- Battle of Guadalajara (1858): Part of the Reform War
| Date | 14 December 1858 |
| Location | Hacienda de Atequiza near Guadalajara, Jalisco |
| Result | Conservative victory |

Belligerents
- Liberals: Conservatives

Commanders and leaders
- Santos Degollado: Miguel Miramón

= Battle of Guadalajara (1858) =

1858 battle of the Mexican Reform War

The Battle of Guadalajara (1858) took place on 14 December 1858 in the vicinity of La Hacienda de Atequiza, near the city of Guadalajara in the state of Jalisco, Mexico, during Reform War. Between elements of the liberal army, under General Santos Degollado, and elements of the conservative army commanded by Generals Miguel Miramón, Leonardo Márquez, Marcelino Cobos, the victory went to the conservative side.

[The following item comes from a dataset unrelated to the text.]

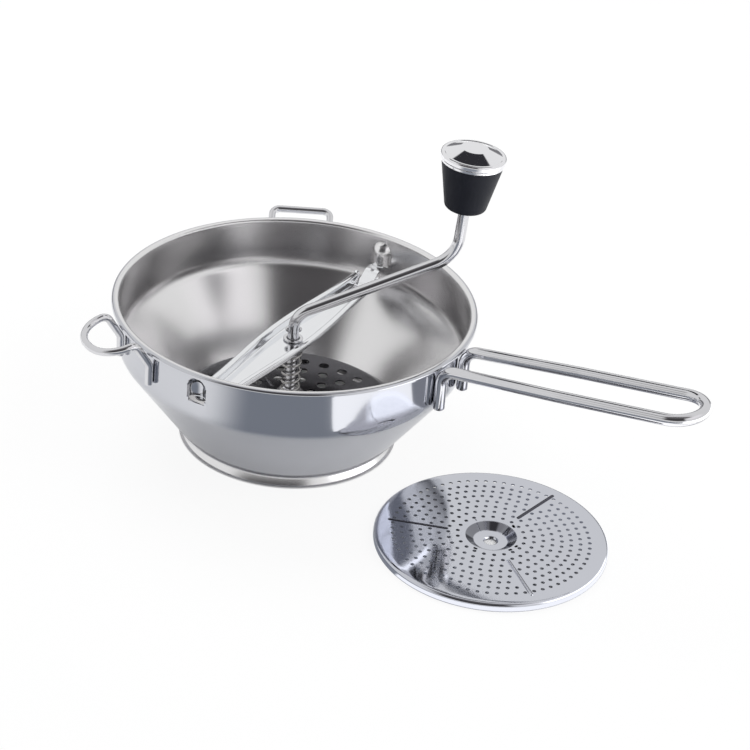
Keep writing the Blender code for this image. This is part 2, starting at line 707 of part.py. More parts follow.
def washers(shop, axis):
    """One washer on the bar's floor and one at each end of the spring."""
    top_bottom = BAR_FLOOR_TOP + CLEARANCE
    ring(shop, "top_washer", axis, BORE_RADIUS, TOP_WASHER_RADIUS,
         top_bottom, top_bottom + WASHER_THICKNESS, "polished")
    ring(shop, "upper_spring_washer", axis, BORE_RADIUS, SPRING_WASHER_RADIUS,
         UPPER_WASHER_BOTTOM, UPPER_WASHER_BOTTOM + WASHER_THICKNESS, "polished")
    ring(shop, "lower_spring_washer", axis, BORE_RADIUS, SPRING_WASHER_RADIUS,
         LOWER_WASHER_BOTTOM, LOWER_WASHER_BOTTOM + WASHER_THICKNESS, "polished")


def spring_points():
    """The coil's centre line: closed turns at both ends and even open turns between them."""
    low = SPRING_BOTTOM + SPRING_WIRE_RADIUS
    high = SPRING_TOP - SPRING_WIRE_RADIUS
    end_rise = SPRING_END_PITCH * SPRING_END_TURNS
    pitch = (high - low - 2 * end_rise) / SPRING_ACTIVE_TURNS
    turns = SPRING_ACTIVE_TURNS + 2 * SPRING_END_TURNS
    count = round(turns * SPRING_POINTS_PER_TURN)
    points = []
    for index in range(count + 1):
        turn = turns * index / count
        lower = min(turn, SPRING_END_TURNS)
        upper = max(0, turn - SPRING_END_TURNS - SPRING_ACTIVE_TURNS)
        open_turns = turn - lower - upper
        height = low + SPRING_END_PITCH * (lower + upper) + pitch * open_turns
        angle = math.tau * turn
        points.append(Vector((SPRING_MEAN_RADIUS * math.cos(angle),
                              SPRING_MEAN_RADIUS * math.sin(angle), height)))
    return points


def least_gap(points, radius, apart):
    """The smallest space between stretches of a wire that lie at least some points apart."""
    gaps = [(one - other).length - 2 * radius
            for index, one in enumerate(points) for other in points[index + apart:]]
    return min(gaps)


def spring(shop, axis):
    """The coil spring round the shaft, between the blade hub and the bar."""
    points = spring_points()
    gap = least_gap(points, SPRING_WIRE_RADIUS, SPRING_POINTS_PER_TURN // 2)
    print(f"spring: least gap to itself {gap:.5f} m")
    mesh = wire_mesh("spring", points, SPRING_WIRE_RADIUS, SPRING_BEVEL_RESOLUTION)
    smooth_mesh(mesh, 70.0)
    return shop.part("spring", mesh, "spring", axis)


def crank_rod(shop, crank_axis):
    """The bent rod, with a thinner spigot on top that carries the knob."""
    lean = math.radians(CRANK_LEAN_DEG)
    up = Vector((math.sin(lean), 0, math.cos(lean)))
    shoulder = KNOB_ORIGIN + up * SHOULDER_INSET
    corners = [
        (0, 0, ROD_BOTTOM),
        (0, 0, ELBOW_HEIGHT),
        (CRANK_ARM_REACH, 0, ELBOW_HEIGHT + CRANK_ARM_RISE),
        shoulder,
    ]
    points = rounded(corners, [CRANK_ELBOW_BEND, CRANK_UPPER_BEND])
    mesh = wire_mesh("crank_rod", points, CRANK_ROD_RADIUS, WIRE_BEVEL_RESOLUTION)
    rod = shop.part("crank_rod", mesh, "polished", crank_axis)
    spigot = prism_mesh("rod_spigot", SPIGOT_RADIUS, -OVERRUN, spigot_length(), SPIGOT_SIDES)
    spigot.transform(Matrix.Translation(shoulder) @ Matrix.Rotation(lean, 4, "Y"))
    add_boolean(rod, shop.cutter("rod_spigot", spigot, crank_axis), "UNION")
    hole = pin_mesh("pin_hole", PIN_RADIUS + PIN_CLEARANCE, CRANK_ROD_RADIUS + OVERRUN)
    add_boolean(rod, shop.cutter("pin_hole", hole, crank_axis), "DIFFERENCE")
    return rod


def spigot_length():
    """From the rod's shoulder up through the bush and the clip."""
    return CLEARANCE + BUSH_LENGTH + BUSH_FLANGE_THICKNESS + CLIP_THICKNESS + 3 * CLEARANCE


def pin_mesh(name, radius, half_length):
    """A cylinder across the shaft, along the crank arm, at the stop pin's height."""
    mesh = prism_mesh(name, radius, -half_length, half_length, PIN_SIDES)
    height = BAR_FLOOR_TOP + PIN_RISE
    mesh.transform(Matrix.Translation((0, 0, height)) @ Matrix.Rotation(math.pi / 2, 4, "Y"))
    return mesh


def stop_pin(shop, crank_axis):
    """The pin that keeps the shaft from dropping out of the bar."""
    mesh = pin_mesh("stop_pin", PIN_RADIUS, CRANK_ROD_RADIUS + PIN_STAND)
    smooth_mesh(mesh)
    return shop.part("stop_pin", mesh, "polished", crank_axis)


def blade(shop, crank_axis):
    """Half a round plate, tilted up from its scraping edge, pierced for the hub."""
    radius = DISC_RADIUS - BLADE_SIDE_GAP
    form = bmesh.new()
    bmesh.ops.create_circle(form, cap_ends=True, segments=BLADE_SIDES, radius=radius)
    everything = form.verts[:] + form.edges[:] + form.faces[:]
    bmesh.ops.bisect_plane(form, geom=everything, dist=MERGE, plane_co=(BLADE_EDGE_REACH, 0, 0),
                           plane_no=(1, 0, 0), clear_outer=True)
    lift = BLADE_EDGE_HEIGHT + BLADE_THICKNESS_UP / 2
    for vert in form.verts:
        vert.co.z = lift + (BLADE_EDGE_REACH - vert.co.x) * BLADE_SLOPE
    mesh = mesh_from(form, "scraper_blade")
    plate = shop.part("scraper_blade", mesh, "brushed", crank_axis,
                      turn=math.radians(BLADE_TURN_DEG))
    add_solidify(plate, BLADE_SHEET)
    hole = prism_mesh("blade_hole", HUB_RADIUS + CLEARANCE, DISC_TOP - OVERRUN,
                      BAR_FLOOR_TOP, HUB_SIDES)
    add_boolean(plate, shop.cutter("blade_hole", hole, crank_axis), "DIFFERENCE")
    return plate


def blade_hub(shop, crank_axis):
    """The sleeve that carries the blade on the rod and the spring on its top."""
    return ring(shop, "blade_hub", crank_axis, BORE_RADIUS, HUB_RADIUS, HUB_BOTTOM, HUB_TOP,
                "brushed", HUB_SIDES)


def pilot_nut(shop, crank_axis):
    """The six-sided nut under the blade, with a pilot that turns in the disc's centre hole."""
    nut = shop.part("pilot_nut", prism_mesh("pilot_nut", NUT_RADIUS, NUT_BOTTOM, NUT_TOP, NUT_SIDES),
                    "polished", crank_axis)
    pilot_radius = HUB_HOLE_RADIUS - PILOT_CLEARANCE
    pilot = prism_mesh("pilot", pilot_radius * PILOT_TIP_SHARE, NUT_BOTTOM - PILOT_LENGTH,
                       NUT_BOTTOM + OVERRUN, WASHER_SIDES, radius_top=pilot_radius)
    add_boolean(nut, shop.cutter("pilot", pilot, crank_axis), "UNION")
    thread = prism_mesh("nut_thread", BORE_RADIUS, NUT_TOP - NUT_THREAD_DEPTH, NUT_TOP + OVERRUN,
                        WASHER_SIDES)
    add_boolean(nut, shop.cutter("nut_thread", thread, crank_axis), "DIFFERENCE")
    return nut


def knob(shop, crank_axis):
    """The knob turns on the rod's spigot, held between the rod's shoulder and a clip."""
    knob_axis = shop.empty("knob_axis", crank_axis, KNOB_ORIGIN, lean=math.radians(CRANK_LEAN_DEG))
    bush_bottom = SHOULDER_INSET + CLEARANCE
    bush_inner = SPIGOT_RADIUS + CLEARANCE
    bush_outer = max(bush_inner + BUSH_WALL, CRANK_ROD_RADIUS + CLEARANCE)
    flange_bottom = bush_bottom + BUSH_LENGTH
    flange_top = flange_bottom + BUSH_FLANGE_THICKNESS
    flange_radius = bush_outer + BUSH_FLANGE
    bush_outline = [
        (flange_radius, flange_top),
        (flange_radius, flange_bottom),
        (bush_outer, flange_bottom),
        (bush_outer, bush_bottom),
        (bush_inner, bush_bottom),
        (bush_inner, flange_top),
    ]
    bush = shop.part("knob_bush", profile_mesh("knob_bush", bush_outline, closed=True),
                     "polished", knob_axis)
    add_screw(bush, WASHER_SIDES)
    clip_bottom = flange_top + CLEARANCE
    ring(shop, "knob_clip", knob_axis, SPIGOT_RADIUS + CLEARANCE, SPIGOT_RADIUS + CLIP_STAND,
         clip_bottom, clip_bottom + CLIP_THICKNESS, "polished")

    bore = bush_outer + CLEARANCE
    pocket_bottom = flange_bottom - CLEARANCE
    spigot_radius = CAP_RADIUS - CAP_SHEET - CLEARANCE
    body_top = KNOB_BODY_HEIGHT + CAP_BAND - CAP_SHEET - CLEARANCE
    body_outline = [
        (POCKET_RADIUS, body_top),
        (spigot_radius - CAP_ROUND, body_top),
        (spigot_radius - CAP_ROUND, KNOB_BODY_HEIGHT),
        (KNOB_TOP_RADIUS, KNOB_BODY_HEIGHT - CLEARANCE),
        (KNOB_FOOT_RADIUS, 0),
        (bore, 0),
        (bore, pocket_bottom),
        (POCKET_RADIUS, pocket_bottom),
    ]
    body_bends = [0, 0, 0, KNOB_FOOT_ROUND, 0, 0]
    body = shop.part("knob_body", profile_mesh("knob_body", body_outline, body_bends, closed=True),
                     "soft_black", knob_axis)
    add_screw(body, KNOB_STEPS)

    cap_bottom = KNOB_BODY_HEIGHT
    cap_edge = cap_bottom + CAP_BAND
    cap_top = cap_edge + CAP_CONE
    inner_radius = CAP_RADIUS - CAP_SHEET
    cap_outline = [
        (0, cap_top),
        (CAP_FLAT_RADIUS, cap_top),
        (CAP_RADIUS, cap_edge),
        (CAP_RADIUS, cap_bottom),
        (inner_radius, cap_bottom),
        (inner_radius, cap_edge - CAP_SHEET),
        (CAP_FLAT_RADIUS, cap_top - CAP_SHEET),
        (0, cap_top - CAP_SHEET),
    ]
    cap_bends = [CAP_ROUND, CAP_ROUND, 0, 0, 0, 0]
    cap = shop.part("knob_cap", profile_mesh("knob_cap", cap_outline, cap_bends),
                    "polished", knob_axis)
    add_screw(cap, KNOB_STEPS)
    return knob_axis


def stand_on_origin(axis, parts):
    """Moves the whole mill so that the middle of its plan lies on the origin."""
    bpy.context.view_layer.update()
    graph = bpy.context.evaluated_depsgraph_get()
    corners = []
    for obj in parts.objects:
        if obj.type != "MESH":
            continue
        shown = obj.evaluated_get(graph)
        mesh = shown.to_mesh()
        corners += [obj.matrix_world @ vert.co for vert in mesh.vertices]
        shown.to_mesh_clear()
    low = Vector(min(corner[side] for corner in corners) for side in range(3))
    high = Vector(max(corner[side] for corner in corners) for side in range(3))
    middle = (low + high) / 2
    axis.location = (-middle.x, -middle.y, 0)
    bpy.context.view_layer.update()
    print(f"mill axis at {axis.location.x:.6f}, {axis.location.y:.6f}; size",
          *(f"{size:.4f}" for size in high - low))


def main():
    """Builds every piece on its axis and stands the mill on the origin."""
    clear_scene()
    shop = Workshop()
    axis = shop.empty("mill_axis")
    crank_axis = shop.empty("crank_axis", axis, turn=math.radians(CRANK_TURN_DEG))
    hopper(shop, axis)
    long_handle(shop, axis)
    rests(shop, axis)
    discs(shop, axis)
    crossbar(shop, axis)
    washers(shop, axis)
    spring(shop, axis)
    crank_rod(shop, crank_axis)
    stop_pin(shop, crank_axis)
    blade(shop, crank_axis)
    blade_hub(shop, crank_axis)
    pilot_nut(shop, crank_axis)
    knob(shop, crank_axis)
    stand_on_origin(axis, shop.parts)


if __name__ == "__main__":
    main()
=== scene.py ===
"""Food mill, dressed for its picture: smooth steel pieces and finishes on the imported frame.

Lengths are in metres and +Z is up. Sizes that the frame gives are read from it, and the others
repeat those of the solids. Pieces are worked out round the mill's axis or the knob's, and then
moved there.
"""
import json
import math

import bmesh
import bpy
import numpy as np
from bpy.props import FloatProperty, FloatVectorProperty, IntProperty, PointerProperty
from mathutils import Matrix, Vector
from mathutils.geometry import delaunay_2d_cdt

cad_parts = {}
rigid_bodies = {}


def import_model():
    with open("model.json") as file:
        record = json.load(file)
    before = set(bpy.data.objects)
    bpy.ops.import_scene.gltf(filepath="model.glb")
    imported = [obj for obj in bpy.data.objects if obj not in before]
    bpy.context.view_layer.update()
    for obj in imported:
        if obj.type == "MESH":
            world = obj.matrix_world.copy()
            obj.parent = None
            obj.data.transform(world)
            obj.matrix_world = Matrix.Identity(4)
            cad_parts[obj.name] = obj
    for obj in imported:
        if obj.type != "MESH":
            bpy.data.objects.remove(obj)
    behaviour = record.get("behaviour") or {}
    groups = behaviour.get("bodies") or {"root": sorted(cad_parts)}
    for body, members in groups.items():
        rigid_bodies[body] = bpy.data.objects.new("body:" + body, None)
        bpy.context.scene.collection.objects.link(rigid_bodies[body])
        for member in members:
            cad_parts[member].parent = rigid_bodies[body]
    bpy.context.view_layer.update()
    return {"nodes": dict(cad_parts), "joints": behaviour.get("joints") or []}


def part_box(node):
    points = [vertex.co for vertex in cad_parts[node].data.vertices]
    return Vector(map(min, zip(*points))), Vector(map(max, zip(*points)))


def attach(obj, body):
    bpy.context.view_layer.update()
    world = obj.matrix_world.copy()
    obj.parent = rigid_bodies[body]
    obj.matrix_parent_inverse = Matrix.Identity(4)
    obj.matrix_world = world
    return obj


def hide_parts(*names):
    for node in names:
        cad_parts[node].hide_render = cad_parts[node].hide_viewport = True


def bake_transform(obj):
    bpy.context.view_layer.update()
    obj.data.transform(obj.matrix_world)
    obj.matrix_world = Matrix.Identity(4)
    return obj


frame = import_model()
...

The conservatives attacked the ranch of San Miguel, near Poncitlán, Jalisco, where the battle took place. By the end of the battle, the conservatives had gained great quantities of weapons and other war materials. Afterwards, Miramón sent orders to shoot the captured liberal officers.

== Conclusions ==
After Márquez's departure, General Adrián Woll was left in charge of the plaza. He remained so until the second siege of the city, when the liberals under General Pedro Ogazón retook the square with the surrender of the conservative general Severo Castillo.